In Data Catalog, you can view metadata in graphical formats like value histograms and unique value counts to help you analyze data quickly. You can also view sample values, and profiled samples.
To open a data type profile, navigate to the column in the resource you want to view and click it to explore the field-level data.
When viewing column details, you can see the resource field-level metadata along with data analysis, cardinality for fields, and sample values. To show metadata in the resource field, you need native access to the resource or metadata level as governed by the RBAC settings for your user role.
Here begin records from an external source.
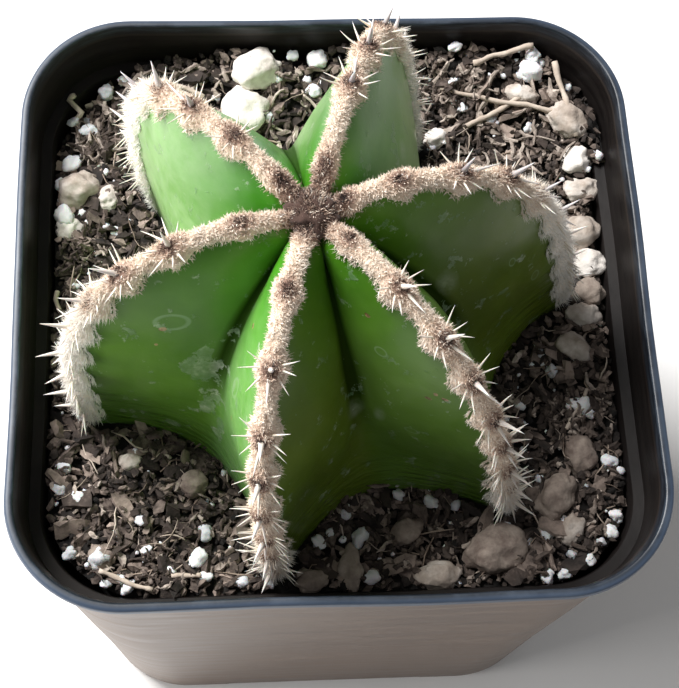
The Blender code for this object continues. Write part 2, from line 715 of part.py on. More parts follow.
def soil_height(x, y):
    """Height of the mix's surface without its stones and chips."""
    coarse = noise.noise(Vector((x, y, 0)) / SOIL_COARSE_SCALE) * SOIL_COARSE_HEIGHT
    fine = noise.noise(Vector((x, y, 5 * MM)) / SOIL_FINE_SCALE) * SOIL_FINE_HEIGHT
    heaps = 0
    for heap_x, heap_y, rise, radius in SOIL_HEAPS:
        squared = ((x - heap_x * MM) ** 2 + (y - heap_y * MM) ** 2) / (radius * MM) ** 2
        heaps += rise * MM * math.exp(-squared)
    return SOIL_LEVEL + coarse + fine + heaps


def mix_block():
    """A block under the lumpy surface, wider than the pot, which is then cut to the pot's inside."""
    bm = bmesh.new()
    bmesh.ops.create_grid(bm, x_segments=SOIL_GRID_CELLS, y_segments=SOIL_GRID_CELLS,
                          size=SOIL_GRID_SIDE / 2)
    for vertex in bm.verts:
        vertex.co.z = soil_height(vertex.co.x, vertex.co.y)
    rim = [edge for edge in bm.edges if edge.is_boundary]
    walls = bmesh.ops.extrude_edge_only(bm, edges=rim)["geom"]
    for vertex in (item for item in walls if isinstance(item, bmesh.types.BMVert)):
        vertex.co.z = SOIL_LEVEL - SOIL_BLOCK_DEPTH
    floor = [edge for edge in bm.edges if edge.is_boundary]
    bmesh.ops.contextual_create(bm, geom=floor)
    return bm


def inner_envelope(cutters):
    """The pot's inside, less the gap that the mix keeps to it."""
    step_z = POT_HEIGHT - LEDGE_DEPTH
    low = inner_inset(0) + SOIL_WALL_GAP
    high = POT_WALL + SOIL_WALL_GAP
    sections = [wall_ring(FLOOR_TOP + SOIL_WALL_GAP, low + BASE_EDGE_ROUND),
                wall_ring(FLOOR_TOP + SOIL_WALL_GAP + BASE_EDGE_ROUND, low),
                wall_ring(step_z + 2 * LEDGE_RISE, low),
                wall_ring(step_z + 3 * LEDGE_RISE, high),
                wall_ring(POT_HEIGHT, high)]
    envelope = add_object("inner_envelope", loft(sections), cutters)
    hide_cutter(envelope)
    return envelope


def lump(subdivisions, size, place, turn, tilt, seed, roughness):
    """A stone: an icosphere scaled, turned and roughened by noise."""
    bm = bmesh.new()
    bmesh.ops.create_icosphere(bm, subdivisions=subdivisions, radius=0.5)
    for vertex in bm.verts:
        vertex.co *= 1 + roughness * noise.noise(vertex.co * 3.1 + Vector((seed, 0, 0))) * 2
    matrix = (Matrix.Translation(place) @ Matrix.Rotation(turn, 4, 'Z') @ Matrix.Rotation(tilt, 4, 'X')
              @ Matrix.Diagonal((*size, 1.0)))
    bmesh.ops.transform(bm, matrix=matrix, verts=bm.verts[:])
    return bm


def add_stones(collection):
    """The larger stones at their places, sunk in the surface."""
    for number, (x, y, long, wide, turn) in enumerate(STONES):
        height = wide * STONE_HEIGHT_SHARE * MM
        z = soil_height(x * MM, y * MM) + height * (0.5 - STONE_SINK_SHARE)
        detail = 2 if long > FINE_STONE_LENGTH else 1
        bm = lump(detail, (long * MM, wide * MM, height), (x * MM, y * MM, z), math.radians(turn),
                  STONE_TILT, number * 7.3, STONE_ROUGHNESS)
        add_object(f"stone_{number}", bm, collection)


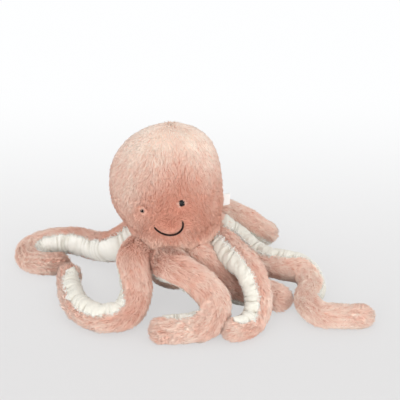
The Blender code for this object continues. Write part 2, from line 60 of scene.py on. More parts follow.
ARM_COUNT = 8
ROOT_RING_RADIUS = 62 * MM
ROOT_HEIGHT = 61 * MM
FIRST_ARM_TURN = -15.0
ARM_LENGTH = 300 * MM
ARM_ROOT_RADIUS = 22 * MM
ARM_TIP_RADIUS = 14 * MM
ARM_MEAN_RADIUS = 17.5 * MM
STRIP_HALF_ANGLE = 55.0
FLOOR_PRESS = 0.5 * MM
WAIST_INSET_SHARE = 0.72
WAIST_TOP_SHARE = 0.6
WAIST_RADIUS = ROOT_RING_RADIUS - WAIST_INSET_SHARE * ARM_ROOT_RADIUS
WAIST_BOTTOM = ROOT_HEIGHT - ARM_ROOT_RADIUS
WAIST_TOP = ROOT_HEIGHT + WAIST_TOP_SHARE * ARM_ROOT_RADIUS
CURVE_SAMPLES = 240

# Face and label
EYE_LINE_HEIGHT = 164.5 * MM
EYE_SPACING = 59 * MM
EYE_RADIUS = 5 * MM
EYE_CROWN = 4 * MM
EYE_SINK = 1 * MM
SHANK_RADIUS = 2 * MM
SHANK_LENGTH = 10 * MM
FACE_TILT = 12.0
FACE_TURN = -2.3
MOUTH_WIDTH = 44 * MM
MOUTH_DROP = 21.5 * MM
MOUTH_BELOW_EYES = 26 * MM
STITCH_RADIUS = 1.6 * MM
STITCH_THREADS = 74
LABEL_HEIGHT = 125 * MM
LABEL_TURN = 98.0
LABEL_POINTING = 112.0
LABEL_WIDTH = 20 * MM
LABEL_REACH = 15 * MM
LABEL_FOLD = 0.75 * MM
LABEL_WALL = 0.3 * MM

# Sums of sine waves, which stand in for noise
WAVE_COUNT = 9
WAVE_SUM_SPAN = 3.6

# Fur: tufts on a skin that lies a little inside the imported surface
HEAD_ROWS = 110
HEAD_COLUMNS = 64
ARM_ROW_STEP = 3 * MM
ARM_COLUMNS = 32
SKIN_INSET = 1.5 * MM
ARM_SKIN_INSET = 0.6 * MM
SKIN_WINDOW = (0.0, 0.0, 1.0, 0.07)
TUFT_WINDOW = (0.0, 0.08, 1.0, 1.0)
HEAD_TUFTS = 21000
HEAD_TUFT_LENGTH = 11.0 * MM
HEAD_TUFT_WIDTH = 1.45 * MM
ARM_TUFT_AREA = 1.75 * MM * MM
TUFT_LENGTH = 11.5 * MM
TUFT_WIDTH = 1.65 * MM
TUFT_SINK = 0.4 * MM
TUFT_STAND = 34.0
TUFT_DROOP = 0.35
TUFT_TAPER = 0.35
LOCK_WIDTH = 7.0 * MM
LOCK_STRETCH_SHARE = 0.38
LOCK_GIRTH = 18 * MM
WHORL_HEIGHT = 229 * MM
CHIN_FILL = 9.0 * MM
CHIN_HEIGHT = 88 * MM
LASHES = 240
EYE_OPENINGS = {-1.0: (3.1 * MM, 1.9 * MM), 1.0: (3.9 * MM, 9.0 * MM)}  # half width and height by side

# Fuller pile: in the creases where the arms are sewn on, and along some arms past them
ROOT_FILL = 5.0 * MM
ROOT_FILL_REACH = 34 * MM
PLUMP = {"front": 2.5 * MM, "front_right": 2.5 * MM}
PLUMP_RISE = (50 * MM, 110 * MM)

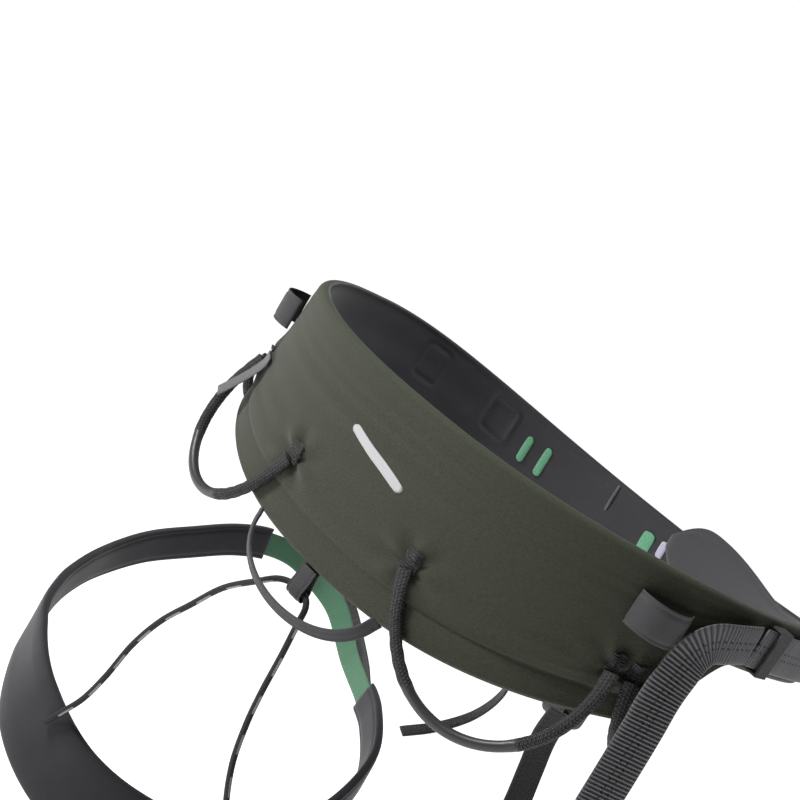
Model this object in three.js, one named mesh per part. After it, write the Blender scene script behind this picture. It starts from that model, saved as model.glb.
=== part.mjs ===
// Rock-climbing sit harness: laminated waist belt, buckle, tie-in and belay
// loops, two elastic leg loops with a rear riser cord, and racking loops.
// Millimetres. +Z up, the wearer faces -Y, the wearer's left is +X.
// The origin is the middle of the waist ring, level with the belt's top edge.
import * as THREE from 'three';
import * as BufferGeometryUtils from 'three/addons/utils/BufferGeometryUtils.js';

// ---------- driving dimensions ----------
const WAIST_HALF_WIDTH = 151.3;
const WAIST_HALF_DEPTH = 117.6;
const WAIST_SQUARENESS = 2.3;        // exponent of the waist's superellipse
const BELT_REAR_HEIGHT = 90.8;
const BELT_SIDE_HEIGHT = 55.9;
const BELT_WING_HEIGHT = 56.4;       // height the full-width wing would have in front
const BELT_FRONT_HEIGHT = 27;        // narrow band in front of the right hip
const BELT_LEFT_FRONT_HEIGHT = 36;   // and of the left hip
const BELT_FLARE = 0.0005;           // growth of the ring per mm below the top edge
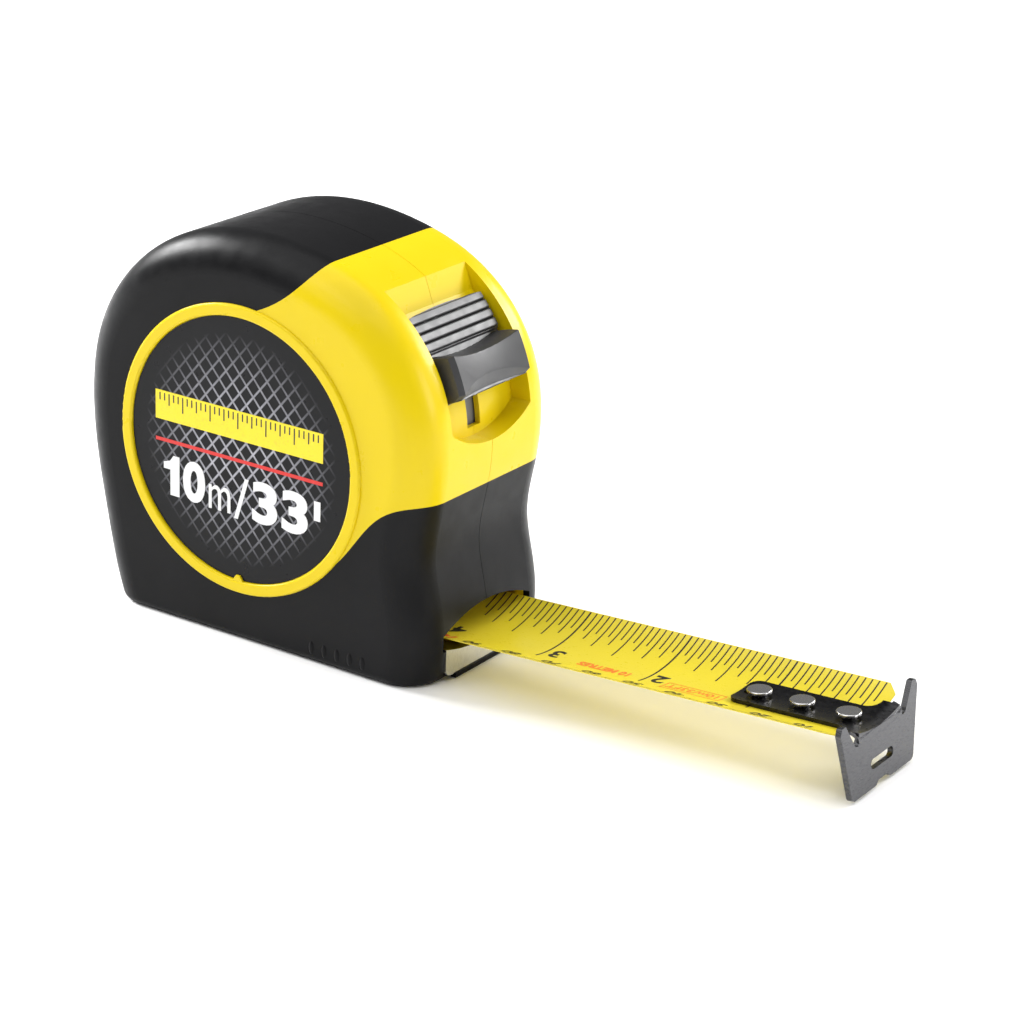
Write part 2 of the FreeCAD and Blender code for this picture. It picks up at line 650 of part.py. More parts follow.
def plate_outline(x):
    """Hook plate seen from the front: two horns, slightly tapered sides and a nail notch in the foot."""
    half = [(0, -13.7), (1.9, -13.7), (3.0, -14.6), (12.9, -14.6), (16.2, 0.4), (15.5, 1.8), (14.0, 1.8),
            (10.6, -3.6), (9.4, -3.9), (8.6, -3.0)]
    right = [Vector(x, y, z) for y, z in half]
    left = [Vector(x, -y, z) for y, z in half[:0:-1]]
    crown = Part.Arc(right[-1], Vector(x, 0, bow_point(BOW - size("arm_thickness"), 0)), left[0]).toShape()
    lines = [Part.LineSegment(a, b).toShape() for a, b in zip(right, right[1:])]
    lines += [Part.LineSegment(a, b).toShape() for a, b in zip(left, left[1:] + right[:1])]
    return Part.Wire(Part.__sortEdges__(lines + [crown]))


def plate():
    """The leaning plate with its nail slot and rounded corners."""
    face, thick = size("stand_out"), size("hook_thickness")
    solid = Part.Face(plate_outline(face)).extrude(Vector(thick, 0, 0))
    corners = [e for e in solid.Edges if abs(e.BoundBox.XLength - thick) < 1e-3 and e.BoundBox.Center.y ** 2 > 4]
    feet = [e for e in corners if e.BoundBox.Center.z < -14.5 and abs(e.BoundBox.Center.y) > 12]
    solid = solid.makeFillet(0.4, [e for e in corners if not any(e.isSame(f) for f in feet)])
    feet = [e for e in solid.Edges if abs(e.BoundBox.XLength - thick) < 1e-3
            and e.BoundBox.Center.z < -14.5 and abs(e.BoundBox.Center.y) > 12]
    solid = solid.makeFillet(1.4, feet)
    slot_half, slot_radius, slot_height = 3.6, 1.1, -9.7
    slot = box(face - 1, face + 3, -slot_half, slot_half, slot_height - slot_radius, slot_height + slot_radius)
    for way in (-1, 1):
        slot = slot.fuse(Part.makeCylinder(slot_radius, 4, Vector(face - 1, way * slot_half, slot_height),
                                           Vector(1, 0, 0)))
    solid = solid.cut(slot)
    solid.rotate(Vector(face, 0, 0), Vector(0, 1, 0), -size("hook_lean"))
    return solid


def arm_outline():
    """Arm seen from above: rounded at its rear end, flaring into the plate at the front."""
    face, half, rear = size("stand_out"), size("arm_half_width"), size("stand_out") - size("arm_length")
    shoulder, wide, flare, round_end = face - 5.6, 8.7, 3.1, 2.4
    turn = math.cos(math.radians(45))
    side = [
        Part.Arc(Vector(rear, half - round_end, 0),
                 Vector(rear + round_end * (1 - turn), half - round_end * (1 - turn), 0),
                 Vector(rear + round_end, half, 0)),
        Part.LineSegment(Vector(rear + round_end, half, 0), Vector(shoulder, half, 0)),
        Part.Arc(Vector(shoulder, half, 0), Vector(shoulder + flare * turn, half + flare * (1 - turn), 0),
                 Vector(shoulder + flare, wide, 0)),
        Part.LineSegment(Vector(shoulder + flare, wide, 0), Vector(face + 2, wide, 0)),
    ]
    edges = [part.toShape() for part in side]
    edges += [edge.mirror(Vector(0, 0, 0), Vector(0, 1, 0)) for edge in edges]
    edges.append(Part.LineSegment(Vector(face + 2, wide, 0), Vector(face + 2, -wide, 0)).toShape())
    edges.append(Part.LineSegment(Vector(rear, half - round_end, 0), Vector(rear, round_end - half, 0)).toShape())
    return Part.Wire(Part.__sortEdges__(edges))


def hook():
    """One stamping: a riveted arm on the blade, curved like it, and a plate bent down at its end."""
    face, length = size("stand_out"), size("arm_length")
    low = BOW - size("arm_gap")
    high = low - size("arm_thickness")
    arm = bow_band(low, high, 10.2, face - length - 1, face + size("hook_thickness"))
    below = Vector(0, 0, -8)
    outline = Part.Face(arm_outline())
    outline.translate(below)
    arm = arm.common(outline.extrude(Vector(0, 0, 16)))
    shape = plate().fuse(arm).cut(Part.makeCylinder(1.0, 10, Vector(face - length + 2.0, 0, -8)))
    for place in RIVET_PLACES:
        shape = shape.cut(Part.makeCylinder(size("rivet_shank_radius") + 0.02, 10, below + Vector(face - place, 0, 0)))
    return shape.removeSplitter()


def hook_rivets():
    """Three rivets: thin wide head on a neck above the arm, shank through the blade, upset end below it."""
    rivets = []
    radius, shank_radius = size("rivet_radius"), size("rivet_shank_radius")
    arm_top = bow_point(BOW - size("arm_gap") - size("arm_thickness"), 0)
    under = bow_point(BOW + size("blade_thickness") + size("arm_gap"), 0)
    neck_top, head_height = arm_top + size("rivet_neck"), 0.6
    for place in RIVET_PLACES:
        x = size("stand_out") - place
        head = Part.makeCylinder(radius, head_height, Vector(x, 0, neck_top))
        rim = [e for e in head.Edges if e.BoundBox.ZMin > neck_top + head_height / 2]
        head = head.makeFillet(0.3, rim)
        neck = Part.makeCone(1.5, 1.9, size("rivet_neck"), Vector(x, 0, arm_top + 0.05))
        shank = Part.makeCylinder(shank_radius, neck_top - under, Vector(x, 0, under - 0.1))
        upset = Part.makeCylinder(radius * 0.8, 0.6, Vector(x, 0, under - 0.6))
        rivets.append(head.fuse(neck).fuse(shank).fuse(upset).removeSplitter())
    return Part.makeCompound(rivets)


feature("hook", hook(), BLADE_FRAME)
feature("hook_rivets", hook_rivets(), BLADE_FRAME)


# ---------------------------------------------------------------- belt clip

CLIP_FACE = SIDE - size("label_depth") + size("label_thickness")
CLIP_FOOT_LOW, CLIP_FOOT_HIGH = 57.0, 71.0
CLIP_GAP = 0.1                     # between the foot and the strap, where the sheet flexes


def clip_profile(points):
    """Outline in the end view (Y, Z), extruded across the clip."""
    half = size("clip_half_width")
    path = [Vector(-half, y, z) for y, z in points]
    return Part.Face(Part.makePolygon(path + path[:1])).extrude(Vector(2 * half, 0, 0))


def clip_foot():
    t = size("clip_thickness")
    foot = box(-size("clip_half_width"), size("clip_half_width"), CLIP_FACE, CLIP_FACE + t,
               CLIP_FOOT_LOW, CLIP_FOOT_HIGH)
    corners = [e for e in foot.Edges if abs(e.Length - t) < 1e-3 and e.BoundBox.ZMin > CLIP_FOOT_HIGH - 1]
    foot = foot.makeFillet(4.0, corners)
    return foot.cut(rod(1.6, 0, size("clip_screw_height"), CLIP_FACE - 1, CLIP_FACE + 3))


def clip_strap():
    """Springy strap that stands off the case and flares at its lower end.
    Its upper end is rounded about the line that it flexes about."""
    t = size("clip_thickness")
    out = SIDE + size("clip_stand_off")
    top = CLIP_FOOT_LOW - CLIP_GAP - t / 2
    inner = [(CLIP_FACE, top), (out, 50), (out, 20), (out + 2.4, 13.5)]
    outer_side = [(out + 2.4 + t, 13.9), (out + t, 20.2), (out + t, 50.5), (CLIP_FACE + t, top)]
    strap = clip_profile(inner + outer_side)
    bends = [e for e in strap.Edges if e.BoundBox.XLength > 10 and 15 < e.BoundBox.ZMin < 52]
    strap = strap.makeFillet(1.5, bends)
    tips = [e for e in strap.Edges if e.BoundBox.XLength < 1e-3 and e.BoundBox.ZMax < 14
            and e.Length < 1.3 * t]
    strap = strap.makeFillet(5.0, tips)
    half = size("clip_half_width")
    bend = Part.makeCylinder(t / 2, 2 * half, Vector(-half, CLIP_FACE + t / 2, top), Vector(1, 0, 0))
    return strap.fuse(bend).removeSplitter()


def clip_screw():
    height, t = size("clip_screw_height"), size("clip_thickness")
    seat = CLIP_FACE + t
    head = rod(3.0, 0, height, seat, seat + 1.6)
    rim = [e for e in head.Edges if e.BoundBox.YMin > seat + 1.5]
    head = head.makeFillet(0.8, rim)
    cross = box(-1.8, 1.8, seat + 0.7, seat + 3, height - 0.35, height + 0.35)
    cross = cross.fuse(box(-0.35, 0.35, seat + 0.7, seat + 3, height - 1.8, height + 1.8))
    shank = rod(1.5, 0, height, size("post_boss_face") + 0.3, seat + 0.1)
    return head.fuse(shank).cut(cross).removeSplitter()


feature("clip_foot", clip_foot())
feature("belt_clip", clip_strap())
feature("clip_screw", clip_screw())


# ---------------------------------------------------------------- check and write

doc.recompute()
for item in doc.Objects:
    if {"Invalid", "Error"} & set(item.State):
        raise SystemExit(f"{item.Label} did not rebuild: {item.State}")
os.makedirs("parts", exist_ok=True)
for item in SUBPARTS:
    if item.Shape.isNull() or not item.Shape.isValid():
        raise SystemExit(f"{item.Label} has no valid shape")
    item.Shape.exportStep(f"parts/{item.Label}.step")
    print(f"{item.Label:18s} {item.Shape.Volume:10.1f} mm3  solids {len(item.Shape.Solids)}")
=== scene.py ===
"""Looks of a pocket tape measure: two-colour case, printed blade, hook, lock button and belt clip."""
import bmesh
import bpy
import json
import math
from mathutils import Matrix, Vector


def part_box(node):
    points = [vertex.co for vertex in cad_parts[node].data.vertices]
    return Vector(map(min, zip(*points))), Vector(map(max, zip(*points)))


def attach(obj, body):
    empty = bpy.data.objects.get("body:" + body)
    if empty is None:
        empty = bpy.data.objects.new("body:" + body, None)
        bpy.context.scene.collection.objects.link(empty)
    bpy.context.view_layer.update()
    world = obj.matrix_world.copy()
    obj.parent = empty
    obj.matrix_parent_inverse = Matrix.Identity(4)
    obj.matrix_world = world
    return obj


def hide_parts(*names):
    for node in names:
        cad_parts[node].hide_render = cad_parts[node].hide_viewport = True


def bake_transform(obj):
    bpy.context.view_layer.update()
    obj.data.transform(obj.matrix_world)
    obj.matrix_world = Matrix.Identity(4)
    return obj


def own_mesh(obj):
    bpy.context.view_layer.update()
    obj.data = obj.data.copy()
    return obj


MM = 0.001
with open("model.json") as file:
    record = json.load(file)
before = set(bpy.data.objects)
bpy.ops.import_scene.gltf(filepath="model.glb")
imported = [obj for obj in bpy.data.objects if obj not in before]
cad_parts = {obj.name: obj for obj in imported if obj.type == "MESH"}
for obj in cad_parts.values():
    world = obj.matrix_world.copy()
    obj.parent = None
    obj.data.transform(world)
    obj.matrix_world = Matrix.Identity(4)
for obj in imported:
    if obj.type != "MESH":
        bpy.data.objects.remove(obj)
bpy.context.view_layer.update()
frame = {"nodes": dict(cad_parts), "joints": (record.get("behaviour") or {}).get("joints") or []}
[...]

Depending on the selected resource level or data element, you can view different summaries of information, including the following resource metrics:
- Description
- Displays a description of the resource that is imported from the source. You can contribute resource information to the knowledge base to write content and include links to other articles in Data Catalog. To edit the description, click Edit Description, which will open a dialog box where you can format the text using tools like bold, italic, underline, and strikeout. You can also align text, insert code blocks, and add links as needed.
- System Information
- When you choose an unstructured file, it displays the timestamps for file creation, modification, and last access.Note: In certain file systems, when a file's modification date is less than its creation date, certain APIs, like the SMB network client, may display the more recent date as the modification date.
- Statistics
- When you select a table, you can view the Field Count and Row Count statistics. The following table identifies the key details available in the Statistics pane when you select a column in a table to view:
Feature Description Null Count Number of entries that are null. Cardinality The number of unique values in a field, where a low cardinality number indicates many repeated values. HLL An estimate of cardinality of the data, with a roughly ~2% margin of error. Blank Count The number of entries that are blank. Min Width The minimum number of character count in a value in the column. Max Width The maximum number of character count in a value in the column. Avg Width The average number of character count in a value in the column. - Data Patterns
- In Data Catalog, data pattern analysis offers insightful recommendations based on detected patterns and their frequency. These recommendations include RegEx expressions, catering to different levels of pattern matching precision: loose, moderate, and strict. Data Cataloggives you the flexibility to choose the most appropriate patterns. Simplifying the patterns by focusing on just the characters 'A,' 'a,' 'n,' and 's' reveals the underlying data patterns more clearly. After obtaining a set of simplified patterns along with their respective frequency counts, candidate RegEx expressions can be generated. The following options demonstrate possible RegEx expressions tailored to the desired level of strictness:
Pattern Description ^\w{2}\d{5}$ Loose Pattern: This pattern is less strict and excludes the last value in the example with 80% confidence. ^[K]\w\d{5}$ Strict first letter and five digits: This expression maintains strict criteria for the first letter while allowing for variability in the subsequent characters. ^[K]\w\d{5,6}$ Loose on the second character: This pattern ensures 100% confidence but introduces flexibility for the second character. ^[K][A,L,T,W]\d{5,6}$ More Strict Pattern: This expression imposes stricter conditions while maintaining 100% confidence. ^[A-Z][A-Z]\d{5,6}$ Another 100% confidence pattern that differs in its structure. CAUTION:If your user role does not grant access to the field or viewing level of the information, the Data Patterns pane does not appear. - Sample Data
- Shows the random values for the field along with the frequency and distribution when viewing a column. Text names and values are truncated after 200 characters. You can identify resources that have been sample-profiled and other resource-level information.
- To view this pane, your role must allow Sample Data Access through native system permissions. If your user role has administrative privileges, you can configure these values. If not, contact your administrator for details.
- Properties panel
- Displays a summary of the resource properties, like the last update time stamp, name, version, and type of the resource.
- Business Terms panel
- Lists associated business terms for the resource. You can also click Add Term to open the Business Terms dialog box and add terms to the resource. For more information, see the Administer Pentaho Data Catalog document.
- Tags panel
- Lists the tags associated with the resource. In addition, you can click and start adding tags like “quality:45” (the key should be unique) to the resource, which helps to identify the resource with tagged keywords.
- Custom Properties panel
- Lists the first five custom properties associated with the resource. Custom properties refer to user-defined metadata attributes or fields that can be associated with various data assets, such as databases, tables, files, or documents, to provide additional context and information about those assets. To add a custom property, click Add Custom Property and provide the required information. In addition, go to the Properties tab to see the complete list of custom properties added to the resource.